━━━ Material supplied

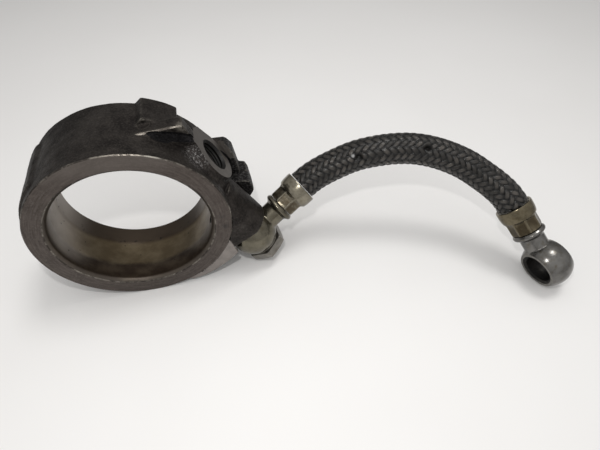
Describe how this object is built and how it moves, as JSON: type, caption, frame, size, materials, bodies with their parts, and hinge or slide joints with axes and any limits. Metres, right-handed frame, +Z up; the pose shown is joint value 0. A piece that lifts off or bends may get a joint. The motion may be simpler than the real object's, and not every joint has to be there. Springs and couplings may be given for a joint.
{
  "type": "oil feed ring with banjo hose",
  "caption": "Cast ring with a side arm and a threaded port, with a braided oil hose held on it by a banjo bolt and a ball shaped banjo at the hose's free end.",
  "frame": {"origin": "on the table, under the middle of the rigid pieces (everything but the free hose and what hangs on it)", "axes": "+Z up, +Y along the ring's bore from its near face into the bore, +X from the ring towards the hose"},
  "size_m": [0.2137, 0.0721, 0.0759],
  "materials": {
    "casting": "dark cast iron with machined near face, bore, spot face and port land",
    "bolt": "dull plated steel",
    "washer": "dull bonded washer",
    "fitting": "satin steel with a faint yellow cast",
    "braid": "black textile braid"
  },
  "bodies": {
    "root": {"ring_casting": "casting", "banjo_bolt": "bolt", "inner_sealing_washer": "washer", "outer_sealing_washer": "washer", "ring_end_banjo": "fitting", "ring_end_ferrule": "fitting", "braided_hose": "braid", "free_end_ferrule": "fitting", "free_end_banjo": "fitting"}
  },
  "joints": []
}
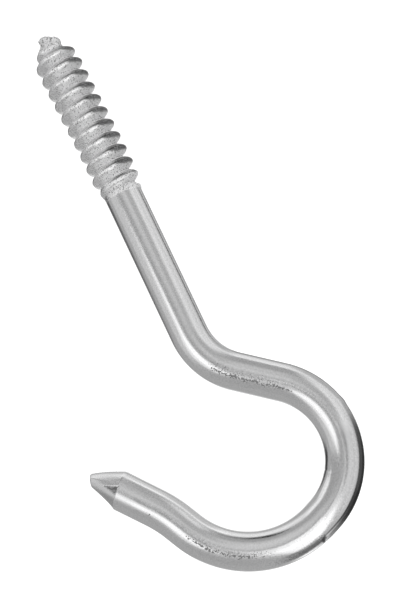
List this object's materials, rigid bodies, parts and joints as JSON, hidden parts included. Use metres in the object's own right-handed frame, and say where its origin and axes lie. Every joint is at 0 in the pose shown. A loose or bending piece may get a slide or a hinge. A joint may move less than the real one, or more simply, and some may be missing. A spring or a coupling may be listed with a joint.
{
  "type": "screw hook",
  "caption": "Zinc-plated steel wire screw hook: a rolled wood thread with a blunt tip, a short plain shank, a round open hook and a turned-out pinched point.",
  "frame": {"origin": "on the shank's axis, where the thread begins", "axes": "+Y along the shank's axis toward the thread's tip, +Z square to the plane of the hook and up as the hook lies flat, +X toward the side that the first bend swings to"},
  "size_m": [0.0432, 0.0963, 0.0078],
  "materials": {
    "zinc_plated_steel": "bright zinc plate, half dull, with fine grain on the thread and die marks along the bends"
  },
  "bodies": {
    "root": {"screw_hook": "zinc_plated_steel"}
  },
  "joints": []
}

━━━━━━
━━━ Material supplied

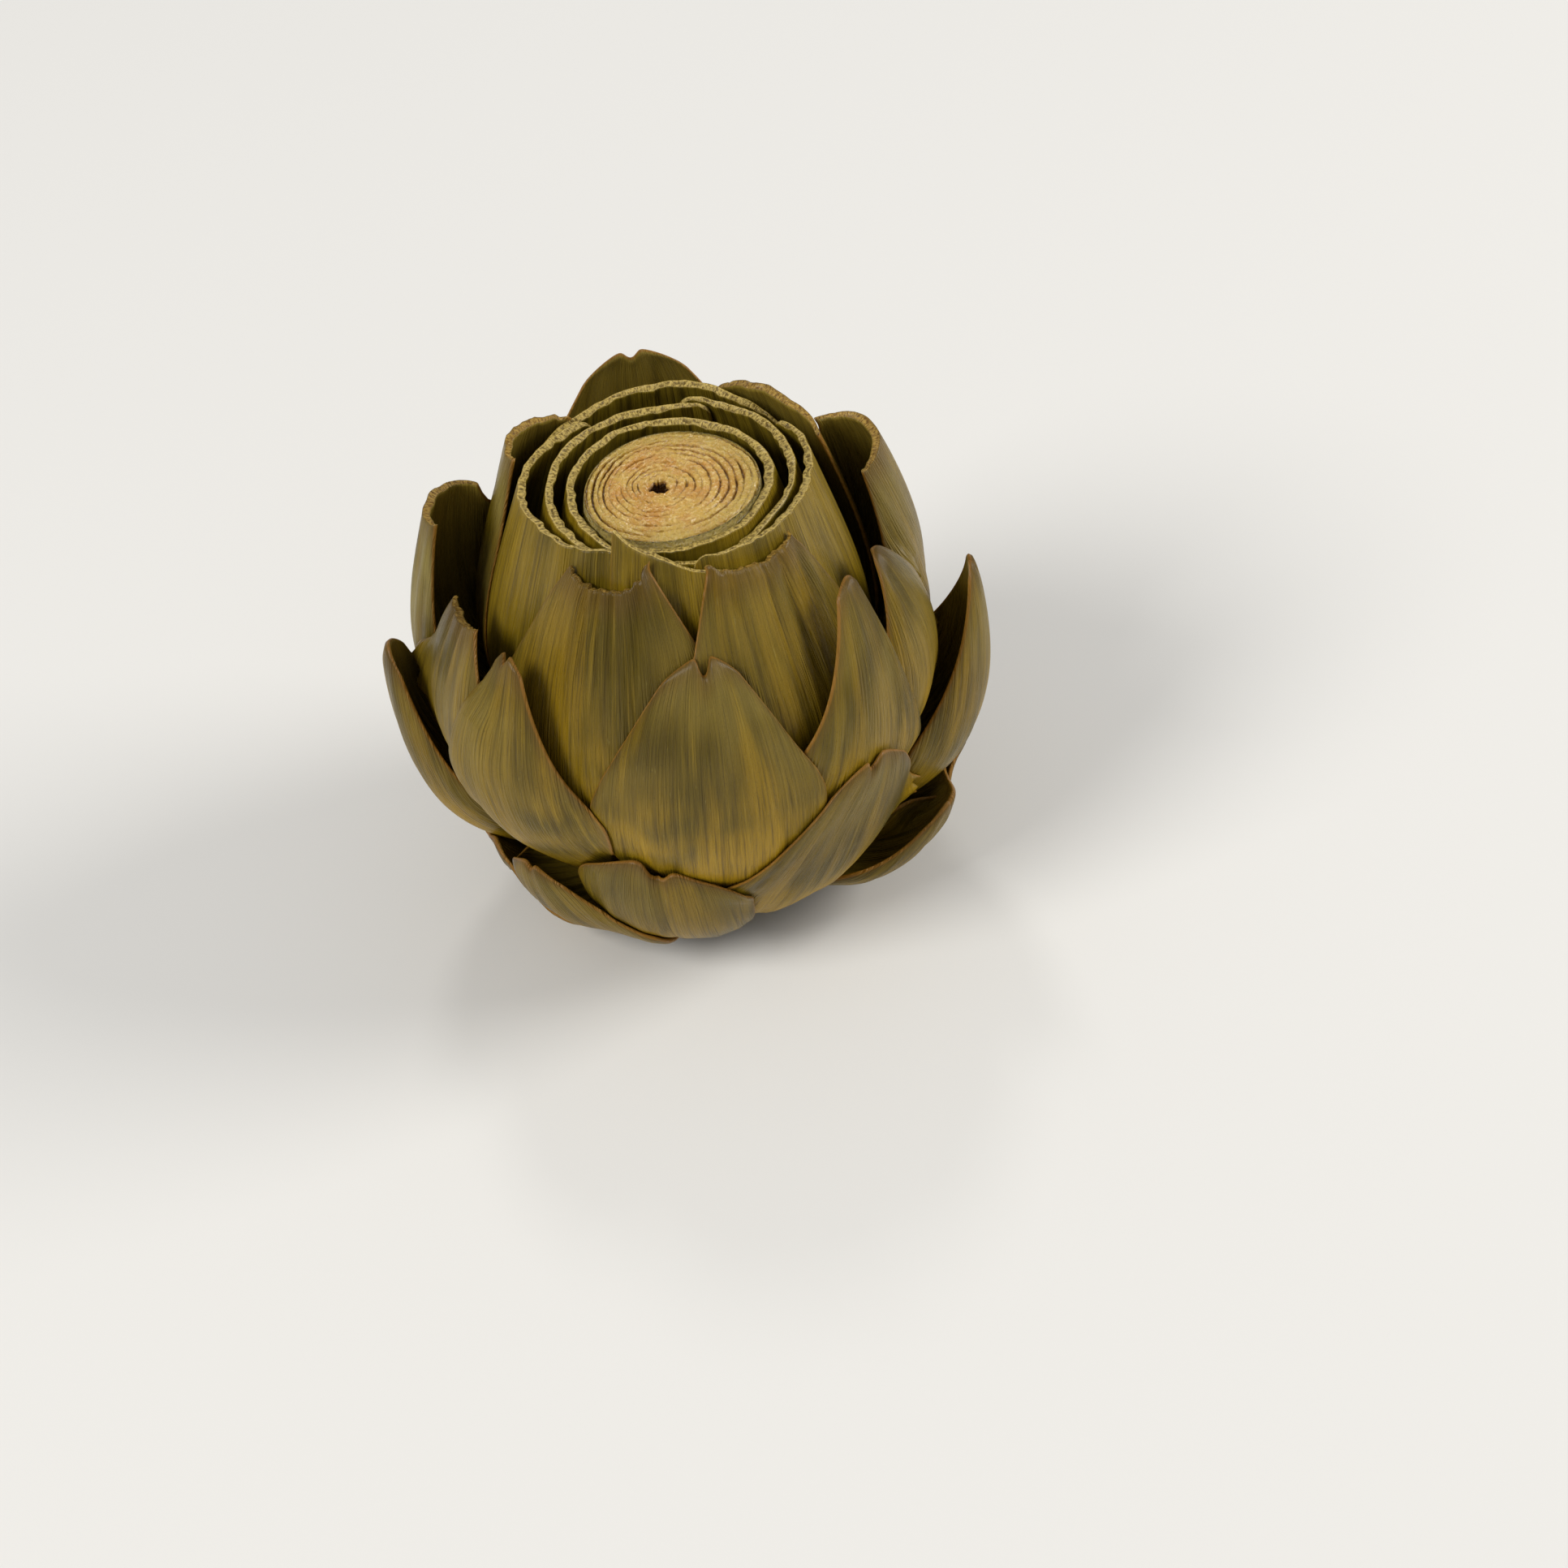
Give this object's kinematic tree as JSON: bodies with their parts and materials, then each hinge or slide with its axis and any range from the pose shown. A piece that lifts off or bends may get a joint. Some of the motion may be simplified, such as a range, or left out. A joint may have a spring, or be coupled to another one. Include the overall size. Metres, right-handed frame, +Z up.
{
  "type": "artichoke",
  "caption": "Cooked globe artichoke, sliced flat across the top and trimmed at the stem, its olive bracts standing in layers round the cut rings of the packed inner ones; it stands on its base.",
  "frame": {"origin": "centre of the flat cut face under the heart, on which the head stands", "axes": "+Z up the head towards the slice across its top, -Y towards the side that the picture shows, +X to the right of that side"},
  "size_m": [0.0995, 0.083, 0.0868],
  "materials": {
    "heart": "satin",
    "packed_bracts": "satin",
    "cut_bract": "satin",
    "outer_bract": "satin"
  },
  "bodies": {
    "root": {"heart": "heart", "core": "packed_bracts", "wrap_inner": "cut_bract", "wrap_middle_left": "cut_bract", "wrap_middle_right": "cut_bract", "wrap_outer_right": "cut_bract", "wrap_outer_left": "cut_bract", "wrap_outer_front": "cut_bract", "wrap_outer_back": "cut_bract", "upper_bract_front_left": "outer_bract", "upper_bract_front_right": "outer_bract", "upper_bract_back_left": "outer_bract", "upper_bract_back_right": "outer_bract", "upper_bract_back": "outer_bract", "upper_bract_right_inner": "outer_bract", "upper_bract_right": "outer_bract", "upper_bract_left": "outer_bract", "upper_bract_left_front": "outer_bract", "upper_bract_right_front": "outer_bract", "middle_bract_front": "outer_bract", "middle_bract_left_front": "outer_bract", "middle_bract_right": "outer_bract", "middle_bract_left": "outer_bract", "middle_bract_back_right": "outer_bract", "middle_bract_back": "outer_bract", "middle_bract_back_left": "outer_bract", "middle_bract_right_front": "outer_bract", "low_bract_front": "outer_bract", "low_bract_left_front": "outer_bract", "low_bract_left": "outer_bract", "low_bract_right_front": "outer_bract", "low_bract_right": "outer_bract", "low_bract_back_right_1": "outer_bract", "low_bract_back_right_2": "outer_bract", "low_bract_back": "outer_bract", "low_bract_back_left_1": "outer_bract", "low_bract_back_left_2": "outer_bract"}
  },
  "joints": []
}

━━━━━━
━━━ Material supplied

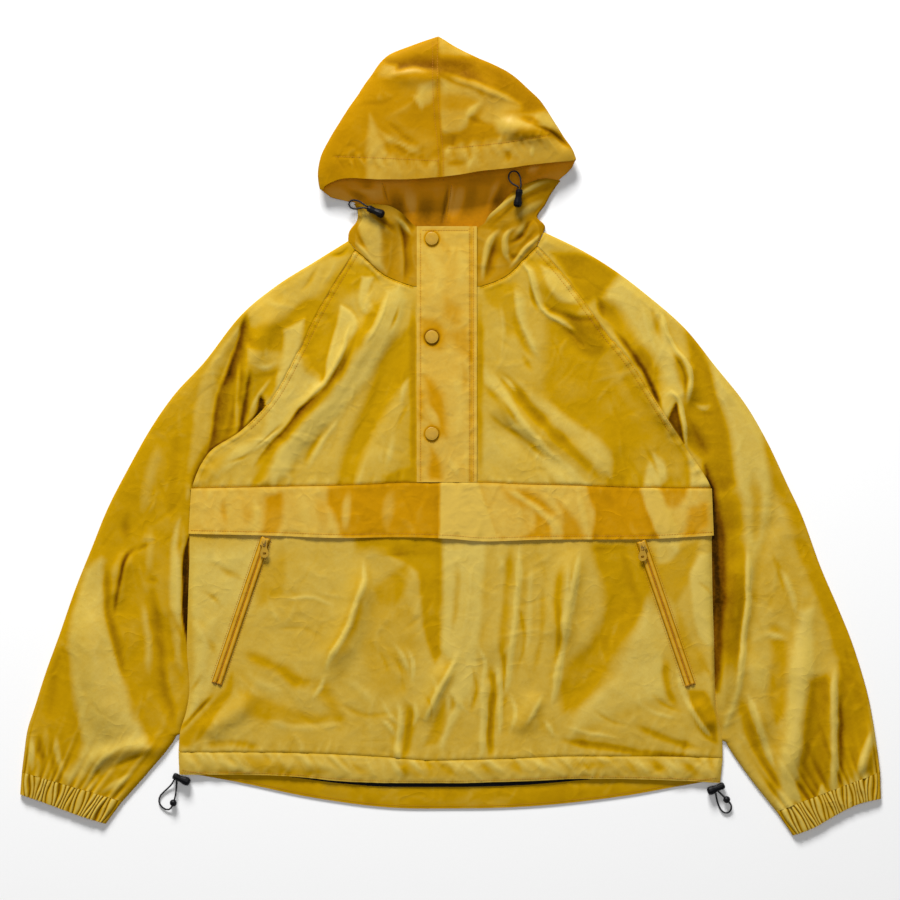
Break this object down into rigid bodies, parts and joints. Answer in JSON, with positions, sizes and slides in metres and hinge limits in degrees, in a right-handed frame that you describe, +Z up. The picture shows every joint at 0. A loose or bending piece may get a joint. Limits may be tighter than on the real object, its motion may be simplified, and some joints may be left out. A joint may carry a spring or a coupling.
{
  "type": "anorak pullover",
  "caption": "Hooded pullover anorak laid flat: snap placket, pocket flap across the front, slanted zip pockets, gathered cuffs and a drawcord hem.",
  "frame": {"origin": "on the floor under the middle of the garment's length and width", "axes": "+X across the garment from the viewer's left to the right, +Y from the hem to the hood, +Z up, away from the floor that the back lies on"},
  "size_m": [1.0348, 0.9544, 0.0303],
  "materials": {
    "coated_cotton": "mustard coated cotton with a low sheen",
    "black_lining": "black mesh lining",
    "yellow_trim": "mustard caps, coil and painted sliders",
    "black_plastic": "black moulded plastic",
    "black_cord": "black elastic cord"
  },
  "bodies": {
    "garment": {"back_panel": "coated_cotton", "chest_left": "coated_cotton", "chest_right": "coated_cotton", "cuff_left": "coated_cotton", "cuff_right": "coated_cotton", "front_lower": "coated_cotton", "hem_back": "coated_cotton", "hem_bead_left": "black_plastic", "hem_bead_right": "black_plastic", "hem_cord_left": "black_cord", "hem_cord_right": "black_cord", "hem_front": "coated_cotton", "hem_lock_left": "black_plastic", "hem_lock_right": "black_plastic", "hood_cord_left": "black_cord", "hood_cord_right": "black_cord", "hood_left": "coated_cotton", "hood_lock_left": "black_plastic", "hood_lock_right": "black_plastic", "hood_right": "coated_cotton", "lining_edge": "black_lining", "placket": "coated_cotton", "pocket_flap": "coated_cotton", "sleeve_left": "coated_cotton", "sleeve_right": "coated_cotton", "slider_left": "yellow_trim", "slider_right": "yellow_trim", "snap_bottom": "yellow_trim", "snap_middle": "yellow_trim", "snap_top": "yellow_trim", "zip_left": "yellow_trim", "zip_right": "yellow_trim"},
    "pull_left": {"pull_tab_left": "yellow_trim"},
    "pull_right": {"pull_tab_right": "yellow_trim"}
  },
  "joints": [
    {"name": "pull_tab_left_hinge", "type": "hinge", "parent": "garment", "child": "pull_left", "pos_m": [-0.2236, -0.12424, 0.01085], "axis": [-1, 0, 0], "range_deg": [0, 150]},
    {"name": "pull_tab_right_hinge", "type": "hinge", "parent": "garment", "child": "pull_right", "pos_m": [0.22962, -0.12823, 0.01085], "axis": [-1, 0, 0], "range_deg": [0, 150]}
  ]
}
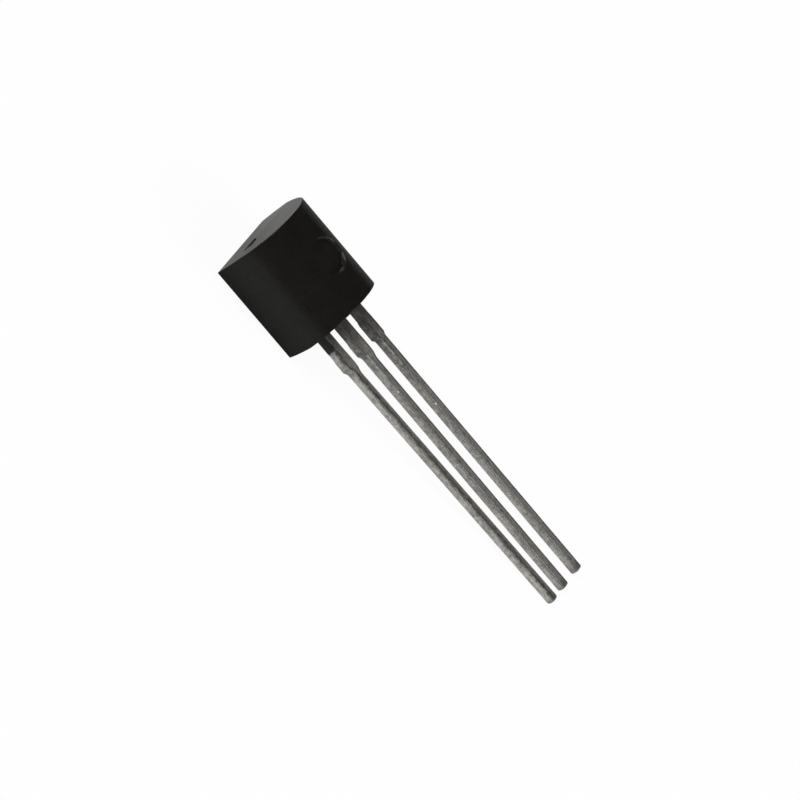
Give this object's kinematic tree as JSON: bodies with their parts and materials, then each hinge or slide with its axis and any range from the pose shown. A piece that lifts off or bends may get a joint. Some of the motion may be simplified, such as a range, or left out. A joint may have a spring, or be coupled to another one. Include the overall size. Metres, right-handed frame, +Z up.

━━━━━━

(Given task) Copy out every line with the word "picture".

(Result)
  "frame": {"origin": "centre of the flat cut face under the heart, on which the head stands", "axes": "+Z up the head towards the slice across its top, -Y towards the side that the picture shows, +X to the right of that side"},
Break this object down into rigid bodies, parts and joints. Answer in JSON, with positions, sizes and slides in metres and hinge limits in degrees, in a right-handed frame that you describe, +Z up. The picture shows every joint at 0. A loose or bending piece may get a joint. Limits may be tighter than on the real object, its motion may be simplified, and some joints may be left out. A joint may carry a spring or a coupling.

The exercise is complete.